You’re right, I suggested two different dimensions of complexity there as a lens into how much complexity a function contains. But I think the principle holds for either dimension.

I don’t think you need only 20 test cases for open(). Sometimes, more than 20 is valid because you’re saving across some other dimension of complexity. That happens and I don’t dispute it.

But the fact that you need >20 raises the question: is open() a good API?

I’m not making any particular judgment about open(), but what constitutes a good file API is hotly contested. So, for me, that example is validation of the principle: here’s an API that’s behaviorally complex and disputed. That’s exactly what I’m suggesting would happen.

Does that help clarify?

kragen · 2025-02-25T16:55:21 1740502521

Yes, open() is a good API. I can't believe you're asking that question! It's close to the Platonic ideal of a good API; not that it couldn't have been designed better, but almost no interface in the software world comes close to providing as much functionality with as little interface complexity, or serving so many different callers or so many different callees. Maybe TCP/IP, HTTP, JSON, and SQL compete along some of these axes, but not much else.
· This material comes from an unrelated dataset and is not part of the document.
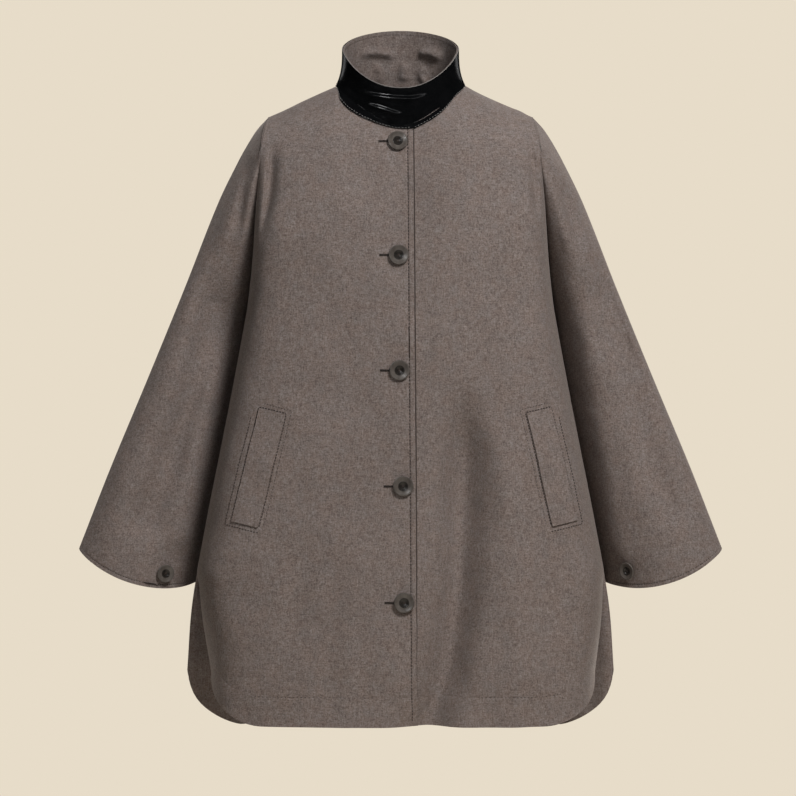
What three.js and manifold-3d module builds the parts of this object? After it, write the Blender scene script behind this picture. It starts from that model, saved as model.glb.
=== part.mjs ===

No, 20 test cases is not enough for open(). It's not even close. There are 36 error cases for open() listed in the Linux man page for it.

What constitutes a good file API is not hotly contested. It was hotly contested 50 years ago; for example, the FCB-based record I/O in CP/M and MS-DOS 1.0, TOPS-20's JFN-based interface, and OS/370's various access methods for datasets were all quite different from open() and from each other. Since about 35 years ago, every new system just copies the Unix API with minor variations. Sometimes they don't use bitwise flags, for example, or their open() reports errors via additional return values or exceptions instead of an invalid file descriptor. Sometimes they have opaque file descriptor objects instead of using integers. Sometimes the filename syntax permits drive letters, stream identifiers, or variables. But nothing looks like the I/O API of Guardian, CP/M, Multics, or VAX/VMS RMS, and for good reason.